When we got to Agra, which was the final station for this train,  we let all the other passengers get off first. It was easier than joining in the mad scramble to get off first. Before we got off a young man suddenly appeared on the train, telling us he was a licensed pre-paid taxi driver and he could take us to a fine hotel. He talked fast and smooth, had good English, and we were immediately suspicious of him. This was exactly what had happened to Luke and I didn’t even want to talk to him. We told him we were not going to go with him. We were going to find the Tourist Office in the Railway Station and arrange a car and hotel there. He said there was no Tourist Office in the Station. I suspected he was lying and set off to prove it. We immediately found a window called “Enquiry” but after standing in line for 10 minutes, when we got to the front all we could enquire about was tickets. We were on a waiting list for seats from Agra to Delhi so we needed to talk to someone about that anyway, so we tried to sort it out there. We couldn’t figure out what the agent was saying. He seemed to be saying one thing one minute, and something else right after. It was very frustrating.

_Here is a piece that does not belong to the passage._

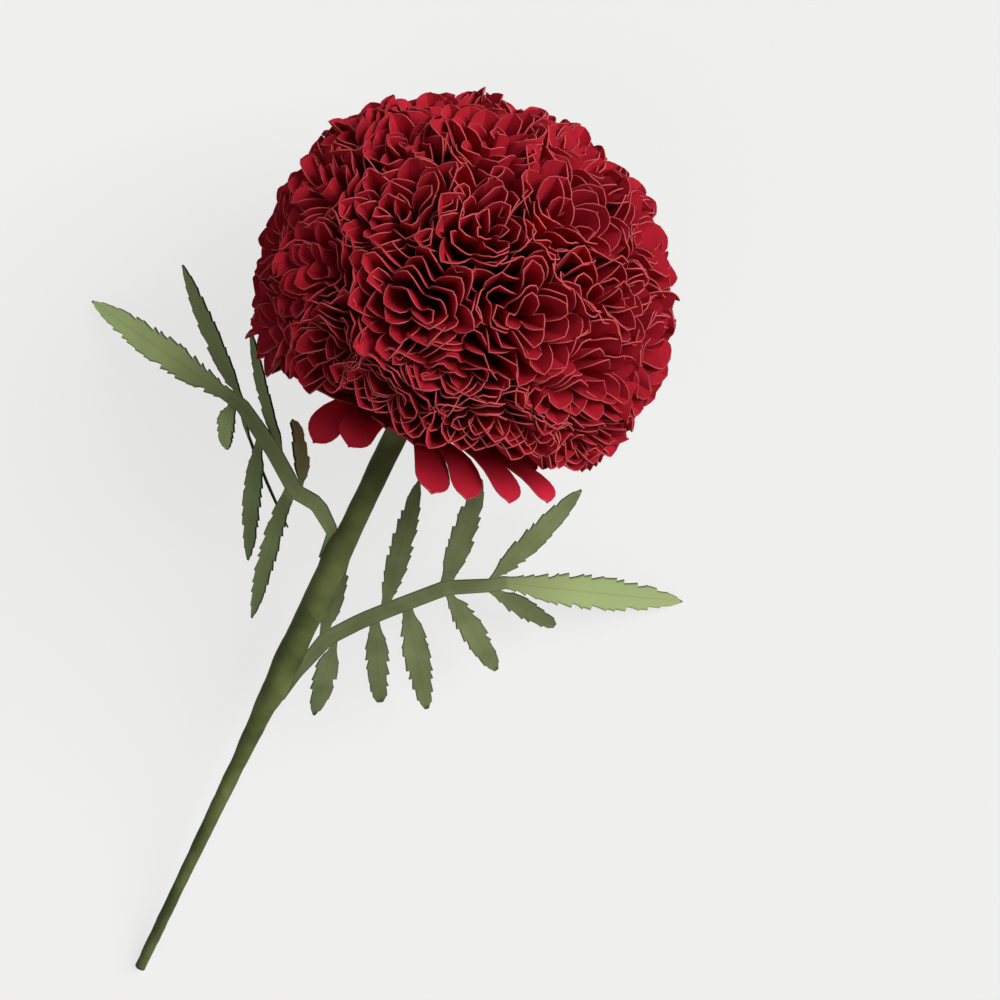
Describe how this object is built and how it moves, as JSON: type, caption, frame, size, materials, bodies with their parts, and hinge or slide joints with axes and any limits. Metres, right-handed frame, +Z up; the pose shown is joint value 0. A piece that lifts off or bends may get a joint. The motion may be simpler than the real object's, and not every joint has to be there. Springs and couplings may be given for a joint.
{
  "type": "paper flower",
  "caption": "Cut and gathered paper flower: a heavy round head of pleated crimson petals over a petal skirt, on a straight taped green stem with two toothed cut-paper leaves.",
  "frame": {"origin": "centre of the bounding box in plan, on the floor that the flower lies on", "axes": "+Z up; the flower lies on its side with its head towards +Y and +X and the stem running back to the floor towards -Y; the leaves reach out to both sides"},
  "size_m": [0.164, 0.2514, 0.111],
  "materials": {
    "foam": "matt foam",
    "petal_paper": "matt heavy paper, crimson through",
    "stem_wire": "plain wire",
    "stem_tape": "waxed crepe floral tape, olive green",
    "leaf_card": "matt card, sage green"
  },
  "bodies": {
    "root": {"core_ball": "foam", "floret_01": "petal_paper", "floret_02": "petal_paper", "floret_03": "petal_paper", "floret_04": "petal_paper", "floret_05": "petal_paper", "floret_06": "petal_paper", "floret_07": "petal_paper", "floret_08": "petal_paper", "floret_09": "petal_paper", "floret_10": "petal_paper", "floret_11": "petal_paper", "floret_12": "petal_paper", "floret_13": "petal_paper", "floret_14": "petal_paper", "floret_15": "petal_paper", "floret_16": "petal_paper", "floret_17": "petal_paper", "floret_18": "petal_paper", "floret_19": "petal_paper", "floret_20": "petal_paper", "floret_21": "petal_paper", "floret_22": "petal_paper", "floret_23": "petal_paper", "floret_24": "petal_paper", "floret_25": "petal_paper", "floret_26": "petal_paper", "floret_27": "petal_paper", "floret_28": "petal_paper", "floret_29": "petal_paper", "floret_30": "petal_paper", "floret_31": "petal_paper", "floret_32": "petal_paper", "floret_33": "petal_paper", "floret_34": "petal_paper", "floret_35": "petal_paper", "floret_36": "petal_paper", "floret_37": "petal_paper", "floret_38": "petal_paper", "floret_39": "petal_paper", "floret_40": "petal_paper", "floret_41": "petal_paper", "floret_42": "petal_paper", "floret_43": "petal_paper", "floret_44": "petal_paper", "floret_45": "petal_paper", "floret_46": "petal_paper", "floret_47": "petal_paper", "skirt_upper": "petal_paper", "skirt_lower": "petal_paper", "stem_wire": "stem_wire", "stem_tape": "stem_tape", "leaf_upper": "leaf_card", "leaf_lower": "leaf_card"}
  },
  "joints": []
}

Meanwhile, the taxi driver was working his magic on us. He had followed us from the train, into the Station, and into the line. All the while keeping up a very polite stream of banter about how reliable and honest he is. He disappeared for a few seconds and came back with a book of hand-written recommendations from previous clients. There were comments from hundreds of people, from all over the world, some of them written in Japanese or Korean. The comments were all very positive and looked to be genuine. It was an impressive thing to see.


He told me he could Tke us to many hotels and we could see the rooms and take our pick. But he recommended the Taj Residency, and said we could get a very nice room for Rs 2,500 ($40). He said he would take us there for Rs. 100 ($1.60). That was all very reasonable, so in the end we let him take us. Saji stayed with our luggage in the car while I went in. I asked the rate and the manager said he would show me some rooms. He took me to a very nice room, in fact, it was the nicest hotol room I have seen in India. He said the price was Rs. 4,000. “FOUR thousand?!” I objected, ”We were told the rooms were $2,500!” “No problem,” he replied, “We have different rooms for less money.” He took me down the hall to a room that was dingy and smelled badly of smoke. “Ugh!”, I said, “This room smells bad!” “No problem,” he said again, “I can give you the other room at a discount. Come.” And he led me back to the front desk where that haggling began in earnest. He offered to give us the nicer room for 2 nights for Rs 6,500. I fought hard and ended up getting it for Rs. 5.400.


We checked in and then headed out with Faslu the taxi driver. We agreed to give him Rs. 1,500 for the whole day, plus Rs. 500 for a guide. We picked up a very charming young man who called himself ‘Sonny’ and headed out to see Agra Fort.


Sonny was very knowledgeable and charming. He knew puzzles and showed us optical illusions. For example, he took us out on a balcony where we could see the Taj Mahal in the distance. He asked us to note how big it looked (it didn’t look very large). Then he walked us across the courtyard, about 40 feet away and asked us to look at it again. Now it looked HUGE! When seen on the horizon with a lot of empty horizon on each side the Taj didn’t seem very big. But when we looked at it framed by columns and windows it suddenly seemed much, much larger.